Strange: We've gotta turn this ship around.

Tony: Yeah. Now he wants to run. Great plan.

Strange: No, I want to protect the stone.

Tony: And I want you to thank me. Go ahead. I'm listening.

Strange: For what? Nearly blasting me into space?

Tony: Who just saved your magical ass? Me.

Strange: I seriously don't know how you fit your head into that helmet.

Tony: Admit it. You should have ducked out when I told you to. I tried to bench you. You refused.

Strange: Unlike everyone else in your life, I don't work for you.

Tony: And due to that fact, we're now in a flying doughnut billions of miles away from Earth with no backup.

Peter Parker: I'm backup.

Tony: No. You're a stowaway. The adults are talking.

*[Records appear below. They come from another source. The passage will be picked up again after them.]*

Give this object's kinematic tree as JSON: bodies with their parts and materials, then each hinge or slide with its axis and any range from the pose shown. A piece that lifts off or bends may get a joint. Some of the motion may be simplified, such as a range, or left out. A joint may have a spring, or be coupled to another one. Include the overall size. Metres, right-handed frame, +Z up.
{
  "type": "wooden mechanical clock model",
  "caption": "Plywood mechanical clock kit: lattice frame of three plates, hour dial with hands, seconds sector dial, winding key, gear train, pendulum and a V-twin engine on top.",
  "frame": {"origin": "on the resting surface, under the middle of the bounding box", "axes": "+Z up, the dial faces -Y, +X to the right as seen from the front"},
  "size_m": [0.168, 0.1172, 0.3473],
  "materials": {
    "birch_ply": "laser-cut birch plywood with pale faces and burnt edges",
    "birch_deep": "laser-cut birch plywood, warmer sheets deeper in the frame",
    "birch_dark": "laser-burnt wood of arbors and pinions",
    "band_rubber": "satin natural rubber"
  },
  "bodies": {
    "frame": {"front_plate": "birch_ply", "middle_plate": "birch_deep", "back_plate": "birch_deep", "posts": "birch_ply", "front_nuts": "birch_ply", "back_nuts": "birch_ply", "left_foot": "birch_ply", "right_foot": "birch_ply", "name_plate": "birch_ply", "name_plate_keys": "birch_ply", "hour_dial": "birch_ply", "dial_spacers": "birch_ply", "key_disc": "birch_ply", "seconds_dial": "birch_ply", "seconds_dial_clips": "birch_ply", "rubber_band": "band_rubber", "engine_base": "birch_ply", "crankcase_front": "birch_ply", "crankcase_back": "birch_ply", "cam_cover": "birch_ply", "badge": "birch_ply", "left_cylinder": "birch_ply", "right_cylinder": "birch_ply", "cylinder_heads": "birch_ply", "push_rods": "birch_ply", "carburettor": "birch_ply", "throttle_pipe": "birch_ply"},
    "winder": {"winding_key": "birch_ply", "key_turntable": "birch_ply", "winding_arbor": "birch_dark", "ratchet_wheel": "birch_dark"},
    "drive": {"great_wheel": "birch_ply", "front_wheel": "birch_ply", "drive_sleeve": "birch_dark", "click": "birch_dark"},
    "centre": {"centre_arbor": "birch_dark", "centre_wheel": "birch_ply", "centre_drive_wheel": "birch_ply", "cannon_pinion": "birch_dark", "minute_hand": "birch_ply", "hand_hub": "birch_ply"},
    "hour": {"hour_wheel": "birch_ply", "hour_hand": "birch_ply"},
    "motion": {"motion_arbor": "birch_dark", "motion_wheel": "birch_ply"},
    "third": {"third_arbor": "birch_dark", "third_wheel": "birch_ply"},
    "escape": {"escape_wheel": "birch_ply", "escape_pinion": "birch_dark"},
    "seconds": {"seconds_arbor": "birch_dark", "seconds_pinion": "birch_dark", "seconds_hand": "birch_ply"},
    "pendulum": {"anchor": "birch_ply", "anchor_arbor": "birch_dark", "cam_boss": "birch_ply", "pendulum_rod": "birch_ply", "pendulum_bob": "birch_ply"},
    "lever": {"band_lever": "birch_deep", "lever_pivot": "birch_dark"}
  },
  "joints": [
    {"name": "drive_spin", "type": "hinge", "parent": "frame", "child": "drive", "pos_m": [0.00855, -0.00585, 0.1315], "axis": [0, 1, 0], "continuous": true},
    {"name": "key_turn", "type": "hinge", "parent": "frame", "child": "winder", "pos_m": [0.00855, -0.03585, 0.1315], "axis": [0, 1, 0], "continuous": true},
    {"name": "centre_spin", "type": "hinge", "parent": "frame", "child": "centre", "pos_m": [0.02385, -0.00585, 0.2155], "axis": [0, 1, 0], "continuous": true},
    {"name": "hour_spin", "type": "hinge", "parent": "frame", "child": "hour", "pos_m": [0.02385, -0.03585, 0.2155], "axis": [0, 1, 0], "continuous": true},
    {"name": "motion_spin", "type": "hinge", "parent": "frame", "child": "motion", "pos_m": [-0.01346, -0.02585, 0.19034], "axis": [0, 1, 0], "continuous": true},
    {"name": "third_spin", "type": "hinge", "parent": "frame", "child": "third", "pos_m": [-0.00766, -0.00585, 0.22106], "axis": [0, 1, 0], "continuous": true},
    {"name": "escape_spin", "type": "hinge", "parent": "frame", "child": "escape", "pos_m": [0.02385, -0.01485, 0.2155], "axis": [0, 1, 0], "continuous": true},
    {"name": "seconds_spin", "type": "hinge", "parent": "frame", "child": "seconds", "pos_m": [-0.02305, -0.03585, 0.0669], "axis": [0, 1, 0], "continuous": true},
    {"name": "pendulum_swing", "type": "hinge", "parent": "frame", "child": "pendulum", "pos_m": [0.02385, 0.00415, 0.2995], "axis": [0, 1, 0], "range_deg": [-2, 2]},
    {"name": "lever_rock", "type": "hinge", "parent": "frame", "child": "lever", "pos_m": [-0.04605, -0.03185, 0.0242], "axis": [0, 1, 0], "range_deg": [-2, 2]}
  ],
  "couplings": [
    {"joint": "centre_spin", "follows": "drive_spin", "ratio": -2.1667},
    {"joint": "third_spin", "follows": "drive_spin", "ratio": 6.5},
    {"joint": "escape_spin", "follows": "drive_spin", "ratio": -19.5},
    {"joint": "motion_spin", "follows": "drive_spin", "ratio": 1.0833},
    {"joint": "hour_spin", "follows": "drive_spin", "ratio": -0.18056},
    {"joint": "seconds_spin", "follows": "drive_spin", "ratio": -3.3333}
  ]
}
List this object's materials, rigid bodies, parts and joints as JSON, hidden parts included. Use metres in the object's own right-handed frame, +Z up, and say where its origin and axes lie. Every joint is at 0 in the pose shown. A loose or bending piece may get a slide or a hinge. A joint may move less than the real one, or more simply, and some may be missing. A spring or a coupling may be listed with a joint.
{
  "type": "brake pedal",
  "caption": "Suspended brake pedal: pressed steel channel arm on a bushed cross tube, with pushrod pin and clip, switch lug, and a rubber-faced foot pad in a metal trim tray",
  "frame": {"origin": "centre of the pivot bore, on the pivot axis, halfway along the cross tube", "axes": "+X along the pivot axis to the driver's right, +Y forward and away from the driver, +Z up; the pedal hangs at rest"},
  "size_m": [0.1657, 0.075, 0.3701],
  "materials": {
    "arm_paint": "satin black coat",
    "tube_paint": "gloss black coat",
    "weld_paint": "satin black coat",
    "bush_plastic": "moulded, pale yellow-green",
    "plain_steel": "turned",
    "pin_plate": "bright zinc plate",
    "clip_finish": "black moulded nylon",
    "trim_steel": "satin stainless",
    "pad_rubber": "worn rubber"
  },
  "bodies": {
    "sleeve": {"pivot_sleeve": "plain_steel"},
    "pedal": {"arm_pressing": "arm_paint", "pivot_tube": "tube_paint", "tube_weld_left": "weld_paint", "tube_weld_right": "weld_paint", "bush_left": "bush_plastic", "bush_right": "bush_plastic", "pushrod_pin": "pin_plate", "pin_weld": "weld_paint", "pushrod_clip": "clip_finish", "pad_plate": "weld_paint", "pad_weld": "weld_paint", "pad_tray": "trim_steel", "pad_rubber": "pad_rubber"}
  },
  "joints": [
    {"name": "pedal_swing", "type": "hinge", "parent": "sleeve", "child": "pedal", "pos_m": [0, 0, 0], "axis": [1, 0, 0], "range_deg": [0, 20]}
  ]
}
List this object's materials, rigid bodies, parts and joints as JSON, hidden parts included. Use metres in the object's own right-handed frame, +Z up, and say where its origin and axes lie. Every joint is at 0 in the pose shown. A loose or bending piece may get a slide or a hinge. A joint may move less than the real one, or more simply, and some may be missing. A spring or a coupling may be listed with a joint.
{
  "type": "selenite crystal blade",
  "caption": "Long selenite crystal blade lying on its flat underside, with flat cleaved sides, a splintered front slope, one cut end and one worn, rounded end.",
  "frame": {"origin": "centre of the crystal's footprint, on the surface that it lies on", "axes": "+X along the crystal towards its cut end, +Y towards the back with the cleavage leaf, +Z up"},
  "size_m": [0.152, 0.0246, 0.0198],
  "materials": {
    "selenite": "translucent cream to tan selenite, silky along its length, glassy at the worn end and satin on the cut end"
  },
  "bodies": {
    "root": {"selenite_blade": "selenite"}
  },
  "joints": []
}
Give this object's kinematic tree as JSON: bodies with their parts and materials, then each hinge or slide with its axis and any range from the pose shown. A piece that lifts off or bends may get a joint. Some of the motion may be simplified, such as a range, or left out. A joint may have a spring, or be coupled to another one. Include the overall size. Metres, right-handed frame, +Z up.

Strange: I'm sorry, I'm confused as to the relationship here. What is he, your ward?

Peter Parker: No. I'm peter, by the way.

Strange: Doctor Strange.

Peter Parker: Oh we're using our made-up names. Um...I'm Spider-Man, then.

Tony: This ship is self-correcting its course. Thing's on autopilot.

Strange: Can we control it? Fly us home? (Tony doesn't make eye contact.) Stark?

Tony: Yeah.

Strange: Can you get us home?

Tony: Yeah I heard you. I'm thinking...I'm not so sure we should.

Strange: Under no circumstance can we bring the Time Stone to Thanos. I don't think you quite understand what's at stake here.

Tony: No. It's you who doesn't understand. Thanos has been inside my head for six years...Since he sent an army to New York and now he's back! And I don't know what to do. So I'm not so sure if it's a better plan to fight him on out turf or his but you saw what they did, what he can do. At least on his turf, he's not expecting it. So I say we take the fight to him. Doctor. Do you concur?

Strange: (a pause) Alright , Stark. We go to him. But you have to understand...if it comes to saving you or the kid or the Time Stone... I will not hesitate to let either of you die. I can't, because the fate of the universe depends on it.

Tony: Good. Nice. Moral compass. We're straight. (Turning to Peter, he puts his outstretched arm briefly on either shoulder) Alright, kid. You're an Avenger now.

Peter looks at Tony in disbelief, and then smiles and nods in satisfaction.